# [Work to complete]
Copy, without any alteration, the lines from the one that includes "cover = make_cover()" up to and including the one that includes "points = [vertex.co".

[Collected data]

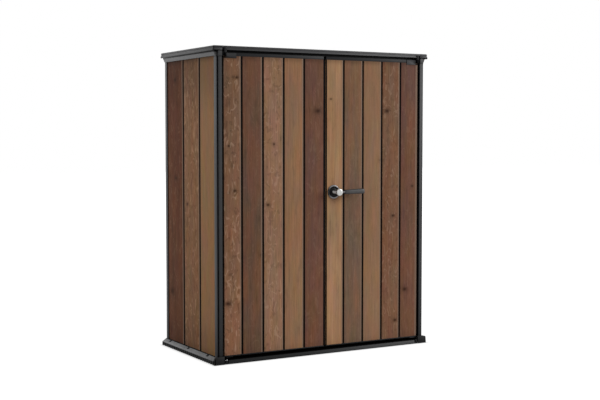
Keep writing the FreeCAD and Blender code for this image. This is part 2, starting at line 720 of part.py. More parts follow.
def make_upper_leaf(label, side):
    """The plate on a door's upper outer corner, with the knuckle that turns on the upper pin."""
    body = new_body(label, side * hinge_x, hinge_y, door_top - size.knuckle_tall)
    face = door_face - hinge_y
    inward = -side
    near = size.knuckle_radius + size.hinge_play
    plate = new_sketch(body, "XZ", face)
    low, high = sided(inward, near, near + size.leaf_wide)
    add_outline(plate, box_points(low, high, size.knuckle_tall - size.leaf_tall, size.knuckle_tall - size.hinge_play))
    pad(body, plate, "XZ", size.leaf_thick, -1)
    band = new_sketch(body, "XZ", face)
    low, high = sided(inward, hinge_x - door_outer + size.running_gap, near + size.leaf_thick)
    add_outline(band, box_points(low, high, size.knuckle_tall - size.leaf_tall, -size.hinge_play))
    pad(body, band, "XZ", size.leaf_thick, -1)
    arm = new_sketch(body, "XY")
    low, high = sided(inward, zero, near + size.leaf_thick)
    add_outline(arm, box_points(low, high, face - size.leaf_thick * 2, face - size.leaf_thick / 2))
    pad(body, arm, "XY", size.knuckle_tall - size.hinge_play)
    add_knuckle(body, size.knuckle_tall - size.hinge_play)
    return body


def add_knuckle(body, tall, lift=zero):
    """A round barrel about the hinge axis, bored for the pin."""
    barrel = new_sketch(body, "XY", lift)
    add_circle(barrel, (zero, zero), size.knuckle_radius)
    pad(body, barrel, "XY", tall)
    bore = new_sketch(body, "XY", lift)
    add_circle(bore, (zero, zero), size.pin_radius + size.pin_fit)
    pocket(body, bore, "XY", tall)


def make_lower_leaf(label, side):
    """The plate under a door's lower outer corner, with the knuckle that turns on the lower pin."""
    low_z = size.sill_tall + size.washer_thick - size.hinge_play
    body = new_body(label, side * hinge_x, hinge_y, low_z)
    tall = door_low - low_z
    thick = size.leaf_thick
    plate = new_sketch(body, "XY", tall - thick)
    outer = door_outer - hinge_x
    low, high = (-size.low_leaf_wide, outer) if side > 0 else (-outer, size.low_leaf_wide)
    add_outline(plate, box_points(low, high, size.knuckle_radius - thick, door_face - hinge_y + size.bolt_back))
    pad(body, plate, "XY", thick)
    add_knuckle(body, tall)
    return body


def make_upper_bracket(label, side):
    """The lug in the roof edge's notch, with the fixed knuckle over a door's upper knuckle."""
    tall = size.roof_tall - size.bead_tall
    body = new_body(label, side * hinge_x, hinge_y, roof_low)
    face = bracket_seat - hinge_y
    near = size.knuckle_radius - size.leaf_thick
    plate = new_sketch(body, "XY", size.slot_fit)
    low, high = sided(side, near, near + size.bracket_wide)
    add_outline(plate, box_points(low, high, face - size.leaf_thick, face))
    pad(body, plate, "XY", tall - size.slot_fit * 2)
    arm = new_sketch(body, "XY", size.slot_fit)
    low, high = sided(side, zero, near + size.leaf_thick)
    add_outline(arm, box_points(low, high, -size.leaf_thick, face - size.leaf_thick / 2))
    pad(body, arm, "XY", tall - size.slot_fit * 2)
    barrel = new_sketch(body, "XY", -size.door_head_gap)
    add_circle(barrel, (zero, zero), size.knuckle_radius)
    pad(body, barrel, "XY", tall + size.door_head_gap - size.slot_fit)
    bore = new_sketch(body, "XY", -size.door_head_gap)
    add_circle(bore, (zero, zero), size.pin_radius)
    pocket(body, bore, "XY", tall + size.door_head_gap)
    return body


def make_lower_bracket(label, side):
    """The foot of a hinge, in the recess of the sill, with the socket that holds the lower pin."""
    low_z = size.notch_sole
    body = new_body(label, side * hinge_x, hinge_y, low_z)
    face = size.notch_deep - size.hinge_front
    tall = size.sill_tall - low_z - size.hinge_play
    plate = new_sketch(body, "XY")
    low, high = sided(-side, -size.knuckle_radius, size.foot_plate_wide)
    add_outline(plate, box_points(low, high, face - size.leaf_thick, face))
    pad(body, plate, "XY", tall)
    arm = new_sketch(body, "XY")
    add_outline(arm, box_points(-size.pin_radius, size.pin_radius, zero, face - size.leaf_thick / 2))
    pad(body, arm, "XY", tall)
    barrel = new_sketch(body, "XY")
    add_circle(barrel, (zero, zero), size.knuckle_radius)
    pad(body, barrel, "XY", tall)
    bore = new_sketch(body, "XY")
    add_circle(bore, (zero, zero), size.pin_radius)
    pocket(body, bore, "XY", tall)
    return body


# Round parts

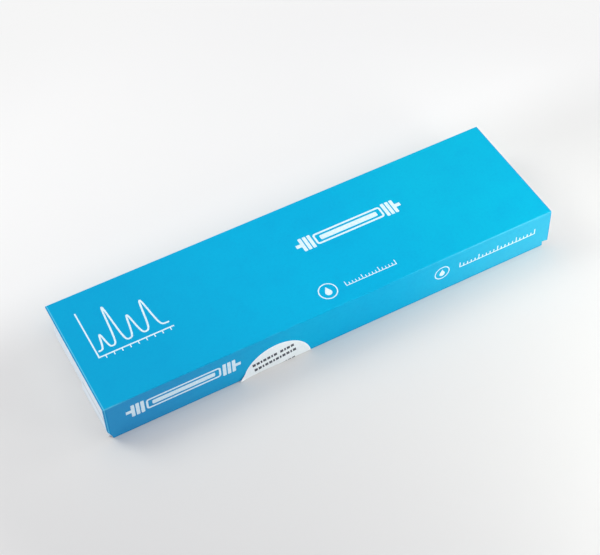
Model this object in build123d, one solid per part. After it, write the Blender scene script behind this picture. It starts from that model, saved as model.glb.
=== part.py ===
"""Long flat carton for a chromatography column, closed and sealed.

Three pieces: a board cover folded round the back, top and front, the white tray that it
closes, and a round paper seal creased round the cover's lower front edge.

Millimetres, +Z up, +X along the carton. The origin is on the resting plane, under the
middle of the whole closed carton, and the cover's front flap faces -Y.
"""
import os
from math import sqrt

from build123d import *

# The closed carton, outside
CARTON_LENGTH = 330.0
CARTON_DEPTH = 94.0  # front face of the flap to back face of the cover
CARTON_HEIGHT = 32.5  # resting plane to the cover's top

# Cover: one wrapped board with two long folds, glued to the back of the tray
COVER_BOARD = 2.0
COVER_FOLD_RADIUS = 0.9  # outside of the two long folds
COVER_RIM_RADIUS = 0.3  # where the printed paper turns over the board's outer edges
BACK_PANEL_SET_IN = 4.0  # the glued back panel is shorter than the top at each end

# Lower corners of the front flap: width of the step cut into each, at its inner height and
# at the flap's foot, and the cut's height at the cover's end and at the step's inner side
LEFT_STEP = 2.2
LEFT_STEP_AT_FOOT = 3.0
LEFT_STEP_OUTER_HEIGHT = 8.4
LEFT_STEP_INNER_HEIGHT = 3.5
RIGHT_STEP = 4.7
RIGHT_STEP_AT_FOOT = 4.4
RIGHT_STEP_OUTER_HEIGHT = 3.4
RIGHT_STEP_INNER_HEIGHT = 4.1

# Tray: folded from white board, with a corner flap glued over each end wall
TRAY_BOARD = 1.2
TRAY_FOLD_RADIUS = 1.0
TRAY_FRONT_GAP = 0.3  # between the front flap and the tray
CORNER_FLAP_RECESS = 0.8  # behind the cover's end
CORNER_FLAP_REACH = 42.0  # along the end wall, at its foot
CORNER_FLAP_TAPER = 3.0  # shorter by this at its top
CORNER_FLAP_DROP = 0.8  # its top below the tray's rim

# Seal: a round paper sticker
SEAL_DIAMETER = 50.0
SEAL_PAPER = 0.2
SEAL_FROM_LEFT_END = 119.4  # to its middle
SEAL_PAST_CREASE = 4.3  # from the crease to its middle, which is on the underside

# Places that follow from the sizes above
LEFT_END = -CARTON_LENGTH / 2
RIGHT_END = CARTON_LENGTH / 2
COVER_FRONT = -(CARTON_DEPTH - SEAL_PAPER) / 2
COVER_BACK = COVER_FRONT + CARTON_DEPTH
COVER_FOOT = SEAL_PAPER  # the seal passes under the flap's edge
TRAY_FRONT = COVER_FRONT + COVER_BOARD + TRAY_FRONT_GAP
TRAY_BACK = COVER_BACK - COVER_BOARD
TRAY_TOP = CARTON_HEIGHT - COVER_BOARD


def block(x_range, y_range, z_range):
    """A box given by its two limits along each axis."""
    low, high = zip(x_range, y_range, z_range)
    size = Vector(high) - Vector(low)
    return Pos(*low) * Box(*size, align=Align.MIN)


def step_cut(end, inwards, width, foot_width, outer_height, inner_height):
    """What is cut off one lower corner of the front flap."""
    margin = COVER_BOARD
    outside_end = end - inwards * margin
    outline = Polygon(
        (outside_end, COVER_FOOT - margin),
        (outside_end, COVER_FOOT + outer_height),
        (end, COVER_FOOT + outer_height),
        (end + inwards * width, COVER_FOOT + inner_height),
        (end + inwards * foot_width, COVER_FOOT),
        (end + inwards * foot_width, COVER_FOOT - margin),
    )
    behind_flap = COVER_FRONT + COVER_BOARD + TRAY_FRONT_GAP / 2
    face = Plane((0, behind_flap, 0), x_dir=(1, 0, 0), z_dir=(0, -1, 0)) * outline
    return extrude(face, COVER_BOARD + margin, dir=(0, -1, 0))


def make_cover():
    """Back panel, top panel and front flap, one board of even thickness."""
    cover = block((LEFT_END, RIGHT_END), (COVER_FRONT, COVER_BACK), (COVER_FOOT, CARTON_HEIGHT))
    foot_edges, fold_edges = cover.edges().filter_by(Axis.X).group_by(Axis.Z)
    cover = fillet(fold_edges, COVER_FOLD_RADIUS)
    end_edges = cover.faces().filter_by(Axis.X).edges()
    foot_edges = cover.edges().filter_by(Axis.X).group_by(Axis.Z)[0]
    cover = fillet(end_edges + foot_edges, COVER_RIM_RADIUS)
    cover -= block(
        (LEFT_END - COVER_BOARD, RIGHT_END + COVER_BOARD),
        (COVER_FRONT + COVER_BOARD, TRAY_BACK),
        (COVER_FOOT - COVER_BOARD, TRAY_TOP),
    )
    for end, inner_end in (
        (LEFT_END - COVER_BOARD, LEFT_END + BACK_PANEL_SET_IN),
        (RIGHT_END - BACK_PANEL_SET_IN, RIGHT_END + COVER_BOARD),
    ):
        cover -= block(
            (end, inner_end),
            (TRAY_BACK - COVER_BOARD, COVER_BACK + COVER_BOARD),
            (COVER_FOOT - COVER_BOARD, TRAY_TOP),
        )
    cover -= step_cut(
        LEFT_END,
        1,
        LEFT_STEP,
        LEFT_STEP_AT_FOOT,
        LEFT_STEP_OUTER_HEIGHT,
        LEFT_STEP_INNER_HEIGHT,
    )
    cover -= step_cut(
        RIGHT_END,
        -1,
        RIGHT_STEP,
        RIGHT_STEP_AT_FOOT,
        RIGHT_STEP_OUTER_HEIGHT,
        RIGHT_STEP_INNER_HEIGHT,
    )
    return cover


def make_tray(seal):
    """The sealed tray with what it holds, and the seat that the seal presses into its foot."""
    flap_end = CORNER_FLAP_RECESS
    wall_end = CORNER_FLAP_RECESS + TRAY_BOARD
    body = block(
        (LEFT_END + wall_end, RIGHT_END - wall_end), (TRAY_FRONT, TRAY_BACK), (0, TRAY_TOP)
    )
    foot_edges = body.edges().group_by(Axis.Z)[0]
    body = fillet(foot_edges, TRAY_FOLD_RADIUS)

    flap_top = TRAY_TOP - CORNER_FLAP_DROP
    flap_outline = Polygon(
        (TRAY_FRONT, 0),
        (TRAY_FRONT + CORNER_FLAP_REACH, 0),
        (TRAY_FRONT + CORNER_FLAP_REACH - CORNER_FLAP_TAPER, flap_top),
        (TRAY_FRONT, flap_top),
    )
    flaps = extrude(
        Plane.YZ.offset(LEFT_END + flap_end) * flap_outline, CARTON_LENGTH - 2 * flap_end
    )
    corner_folds = flaps.edges().filter_by(Axis.Z)
    front_foot = flaps.edges().filter_by(Axis.X).group_by(Axis.Z)[0].sort_by(Axis.Y)[0]
    flaps = fillet(corner_folds + [front_foot], TRAY_FOLD_RADIUS)
    return body + flaps - seal


def make_seal():
    """A paper disc creased along a chord: one leg up the flap, the other under the carton."""
    radius = SEAL_DIAMETER / 2
    middle = LEFT_END + SEAL_FROM_LEFT_END
    half_crease = sqrt(radius**2 - SEAL_PAST_CREASE**2)
    inner = COVER_RIM_RADIUS
    outer = inner + SEAL_PAPER
    bend_y = COVER_FRONT + inner
    bend_z = COVER_FOOT + inner

    disc = Circle(radius)
    upper = disc & Pos(0, SEAL_PAST_CREASE + radius) * Rectangle(SEAL_DIAMETER, SEAL_DIAMETER)
    lower = disc - upper
    front_plane = Plane((middle, COVER_FRONT, bend_z - SEAL_PAST_CREASE), (1, 0, 0), (0, -1, 0))
    under_plane = Plane((middle, bend_y + SEAL_PAST_CREASE, SEAL_PAPER), (1, 0, 0), (0, 0, -1))
    ring = Circle(outer) - Circle(inner)
    quarter = ring & Pos(-outer / 2, -outer / 2) * Rectangle(outer, outer)
    bend_plane = Plane((middle - half_crease, bend_y, bend_z), (0, 1, 0), (1, 0, 0))
    front_leg = extrude(front_plane * upper, SEAL_PAPER)
    under_leg = extrude(under_plane * lower, SEAL_PAPER)
    bend = extrude(bend_plane * quarter, 2 * half_crease)
    return front_leg + bend + under_leg


cover = make_cover()
seal = make_seal()
tray = make_tray(seal)

os.makedirs("parts", exist_ok=True)
export_step(cover, "parts/cover.step")
export_step(tray, "parts/tray.step")
export_step(seal, "parts/seal.step")
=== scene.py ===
"""Looks of a long flat carton for a chromatography column, closed and sealed.

Metres, +Z up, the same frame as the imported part: +X along the carton, the cover's front
flap faces -Y, and the carton stands on z = 0.
"""

from math import cos, exp, pi, radians, sin

import bmesh
import bpy
from mathutils import Euler, Matrix, Vector


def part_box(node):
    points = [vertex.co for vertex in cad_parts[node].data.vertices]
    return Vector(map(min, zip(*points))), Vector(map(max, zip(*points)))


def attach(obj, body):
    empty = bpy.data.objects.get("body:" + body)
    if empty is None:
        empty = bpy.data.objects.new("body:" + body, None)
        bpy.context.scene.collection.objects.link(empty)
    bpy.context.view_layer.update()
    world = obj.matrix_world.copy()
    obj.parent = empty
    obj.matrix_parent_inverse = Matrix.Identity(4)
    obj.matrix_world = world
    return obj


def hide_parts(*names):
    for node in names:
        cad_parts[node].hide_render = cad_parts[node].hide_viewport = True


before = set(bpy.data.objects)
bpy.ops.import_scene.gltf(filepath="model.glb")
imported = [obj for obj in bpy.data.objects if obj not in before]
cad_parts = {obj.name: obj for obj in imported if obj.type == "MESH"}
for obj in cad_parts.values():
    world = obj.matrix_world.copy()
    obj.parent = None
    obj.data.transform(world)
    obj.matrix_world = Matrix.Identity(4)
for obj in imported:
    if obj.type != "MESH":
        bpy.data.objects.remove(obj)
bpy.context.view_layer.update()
MM = 0.001


# ------------------------------------------------------------------------------------------
# Tray. A long open box folded from white bleached board, uncoated and slightly rough, with
# what it holds packed inside. Its front corner flaps fold round the ends and are glued over
# the end walls. Painted shade darkens each corner flap along a score line at mid height
# and towards its foot.
# ------------------------------------------------------------------------------------------
def card_colour(red, green, blue):
    """The linear colour of a 0 to 255 colour card value."""
    values = [v / 255 for v in (red, green, blue)]
    linear = [v / 12.92 if v <= 0.04045 else ((v + 0.055) / 1.055) ** 2.4 for v in values]
    return (*linear, 1)


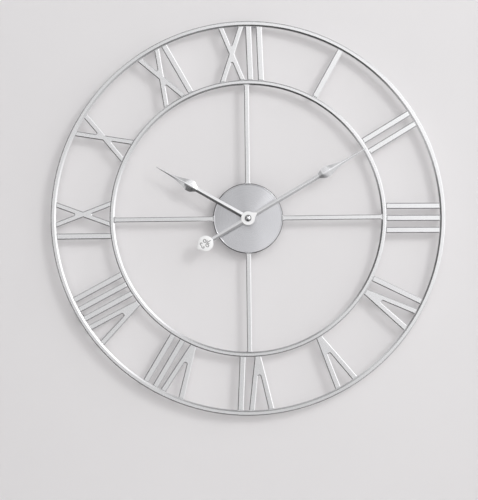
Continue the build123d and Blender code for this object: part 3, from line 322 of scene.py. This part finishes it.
def finish_nodes():
    """Every CAD node takes the material of its slot."""
    slots = {row["node"]: row["material_slot"] for row in frame["record"]["subparts"]}
    for name, node in NODES.items():
        material = OWN_FINISH.get(name) or FINISH[slots[name]]
        if not node.material_slots:
            node.data.materials.append(material)
        for slot in node.material_slots:
            slot.material = material


finish_nodes()


# ---------------------------------------------------------------- mesh building blocks
HUB = Vector((0, 0, 0))
SHARP = math.radians(32)


def make_piece(name, points, faces, material, body):
    """A mesh in metres as one object that rides on a body; edges sharper than SHARP stay crisp."""
    mesh = bpy.data.meshes.new(name)
    mesh.from_pydata(points, [], faces)
    mesh.polygons.foreach_set("use_smooth", [True] * len(faces))
    mesh.set_sharp_from_angle(angle=SHARP)
    mesh.materials.append(material)
    mesh.update()
    piece = bpy.data.objects.new(name, mesh)
    bpy.context.scene.collection.objects.link(piece)
    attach(piece, body)
    return piece


def dial_directions(dial_deg):
    """Unit vectors outwards along a dial angle, and across it to the clockwise side."""
    turn = math.radians(dial_deg)
    return Vector((math.sin(turn), 0, math.cos(turn))), Vector((math.cos(turn), 0, -math.sin(turn)))


def add_rings(points, faces, rings, closed=False):
    """Join equal rings of points into a skin, capped at both ends unless it closes on itself."""
    start, count, sides = len(points), len(rings), len(rings[0])
    for ring in rings:
        points.extend(ring)
    for index in range(count if closed else count - 1):
        here, there = start + index * sides, start + (index + 1) % count * sides
        for side in range(sides):
            after = (side + 1) % sides
            faces.append((here + side, here + after, there + after, there + side))
    if not closed:
        faces.append(tuple(range(start, start + sides))[::-1])
        last = start + (count - 1) * sides
        faces.append(tuple(range(last, last + sides)))


def add_turned(points, faces, centre, profile, sides):
    """Turn a closed (radius, y) profile about an axis along Y through centre."""
    rings = []
    for index in range(sides):
        outwards, _ = dial_directions(360 * index / sides)
        rings.append([centre + outwards * radius + Vector((0, y, 0)) for radius, y in profile])
    add_rings(points, faces, rings, closed=True)


def add_prism(points, faces, outline, back, front):
    """A flat (x, z) outline drawn out from one y to another."""
    add_rings(points, faces, [[Vector((x, back, z)) for x, z in outline],
                              [Vector((x, front, z)) for x, z in outline]])


def eased(stations, steps):
    """A table of (place, value), refilled with smooth steps between its rows and no overshoot."""
    slopes = []
    for index in range(len(stations)):
        (x0, y0), (x1, y1) = stations[max(index - 1, 0)], stations[min(index + 1, len(stations) - 1)]
        flat = 0 < index < len(stations) - 1 and (stations[index][1] - y0) * (y1 - stations[index][1]) <= 0
        slopes.append(0.0 if flat else (y1 - y0) / (x1 - x0))
    filled = []
    for index in range(len(stations) - 1):
        (x0, y0), (x1, y1) = stations[index], stations[index + 1]
        width = x1 - x0
        for step in range(steps):
            t = step / steps
            rise = (3 - 2 * t) * t * t
            start_pull, end_pull = t * (1 - t) ** 2, t * t * (1 - t)
            filled.append((x0 + t * width, y0 + (y1 - y0) * rise
                           + width * (start_pull * slopes[index] - end_pull * slopes[index + 1])))
    filled.append(stations[-1])
    return filled


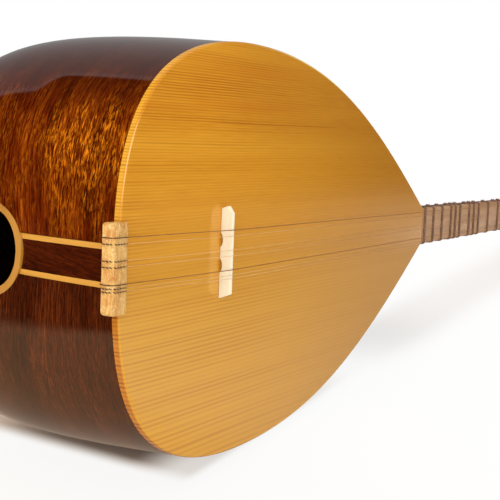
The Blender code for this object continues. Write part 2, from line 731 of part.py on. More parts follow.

# [Finished answer]
cover = make_cover()
seal = make_seal()
tray = make_tray(seal)

os.makedirs("parts", exist_ok=True)
export_step(cover, "parts/cover.step")
export_step(tray, "parts/tray.step")
export_step(seal, "parts/seal.step")
=== scene.py ===
"""Looks of a long flat carton for a chromatography column, closed and sealed.

Metres, +Z up, the same frame as the imported part: +X along the carton, the cover's front
flap faces -Y, and the carton stands on z = 0.
"""

from math import cos, exp, pi, radians, sin

import bmesh
import bpy
from mathutils import Euler, Matrix, Vector


def part_box(node):
    points = [vertex.co for vertex in cad_parts[node].data.vertices]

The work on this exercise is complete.